> Information supplied
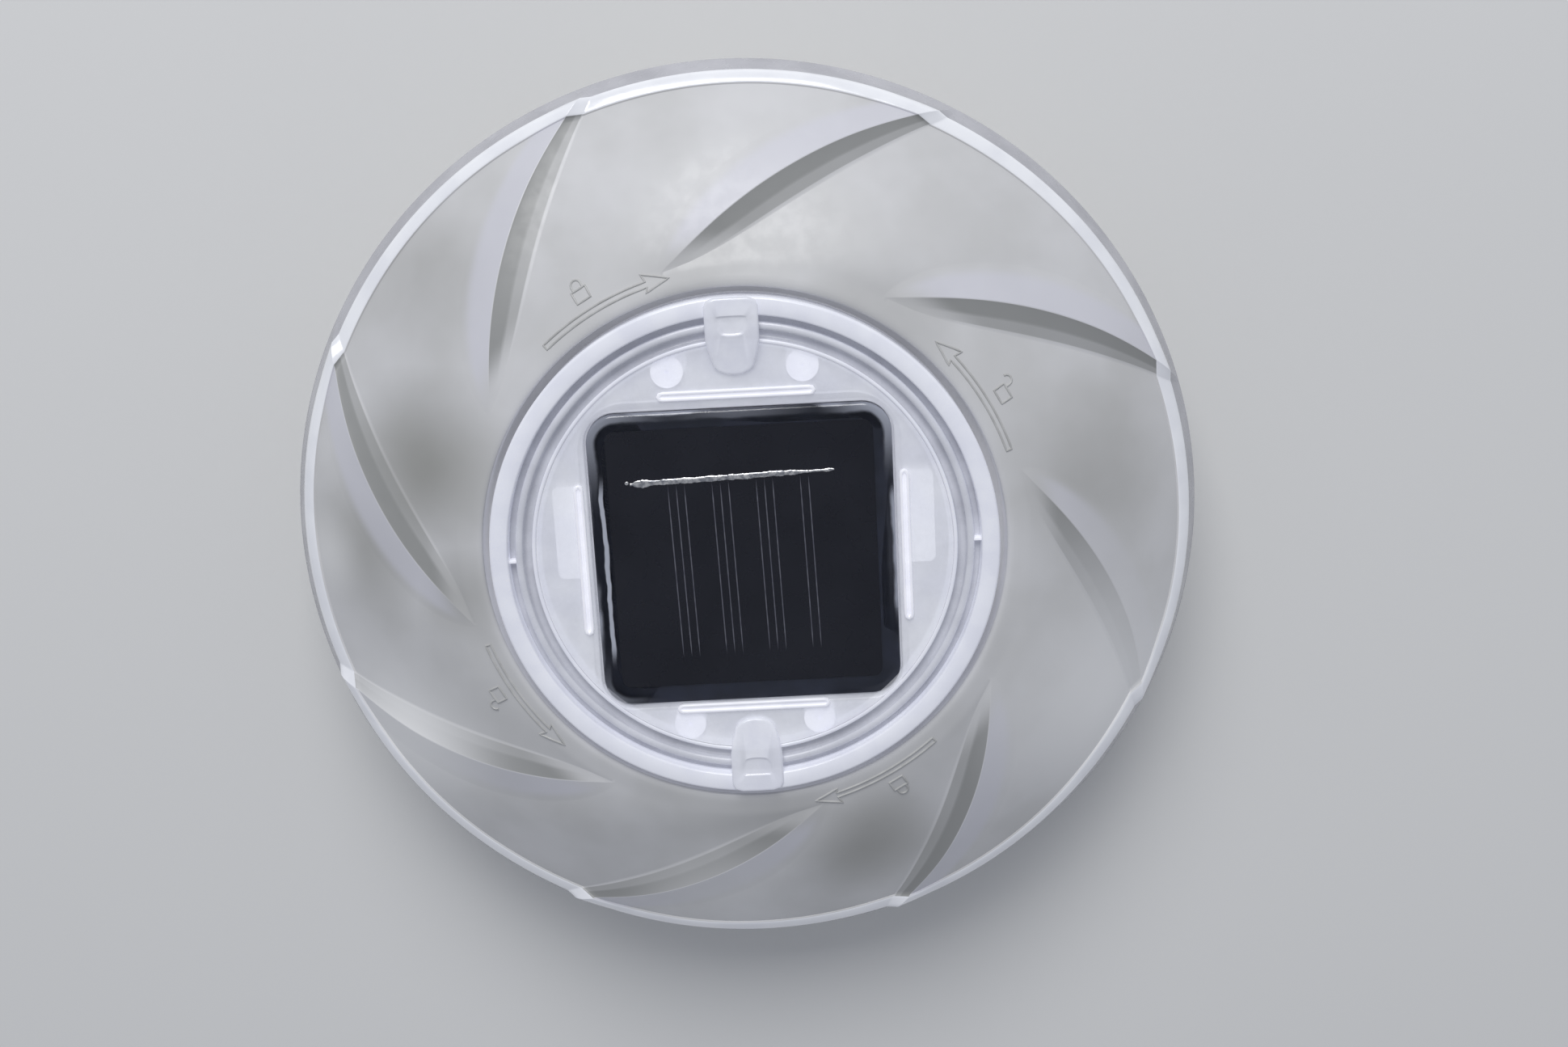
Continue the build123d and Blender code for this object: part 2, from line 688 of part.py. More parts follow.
# ------------------------------------------------------------------ battery cover
with BuildPart() as battery_cover:
    with BuildSketch(Plane.XY.offset(HOUSING_BOTTOM)):
        with Locations((0, BATTERY_Y)):
            RectangleRounded(COVER_LENGTH, COVER_WIDTH, COVER_CORNER)
    extrude(amount=COVER_TOP - HOUSING_BOTTOM)
    with BuildSketch(Plane.XY.offset(HOUSING_BOTTOM)):
        with Locations((TOWER_X, BATTERY_Y), (-TOWER_X, BATTERY_Y)):
            Circle(2.3)
    extrude(amount=0.8, mode=Mode.SUBTRACT)
    with BuildSketch(Plane.XY.offset(HOUSING_BOTTOM)):
        with Locations((TOWER_X, BATTERY_Y), (-TOWER_X, BATTERY_Y)):
            Circle(1.25)
    extrude(amount=3, mode=Mode.SUBTRACT)
save(battery_cover.part, "battery_cover")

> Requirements
All of the data needs to be printed once more, exactly.

> The completed task
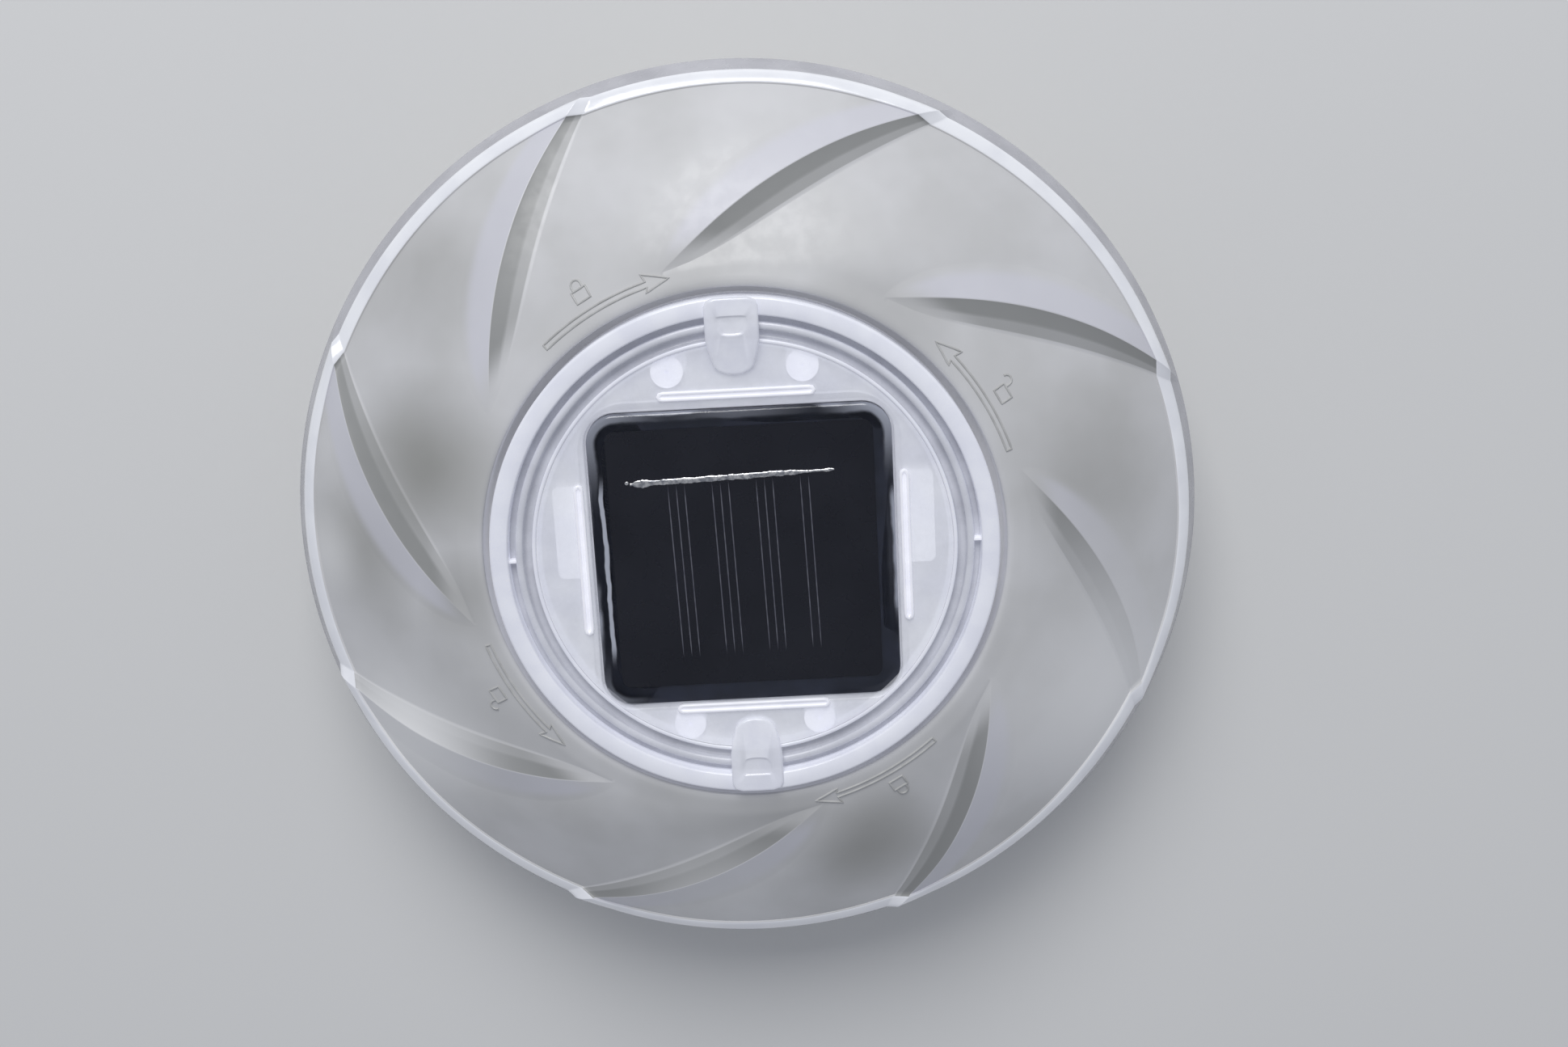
Continue the build123d and Blender code for this object: part 2, from line 688 of part.py. More parts follow.
# ------------------------------------------------------------------ battery cover
with BuildPart() as battery_cover:
    with BuildSketch(Plane.XY.offset(HOUSING_BOTTOM)):
        with Locations((0, BATTERY_Y)):
            RectangleRounded(COVER_LENGTH, COVER_WIDTH, COVER_CORNER)
    extrude(amount=COVER_TOP - HOUSING_BOTTOM)
    with BuildSketch(Plane.XY.offset(HOUSING_BOTTOM)):
        with Locations((TOWER_X, BATTERY_Y), (-TOWER_X, BATTERY_Y)):
            Circle(2.3)
    extrude(amount=0.8, mode=Mode.SUBTRACT)
    with BuildSketch(Plane.XY.offset(HOUSING_BOTTOM)):
        with Locations((TOWER_X, BATTERY_Y), (-TOWER_X, BATTERY_Y)):
            Circle(1.25)
    extrude(amount=3, mode=Mode.SUBTRACT)
save(battery_cover.part, "battery_cover")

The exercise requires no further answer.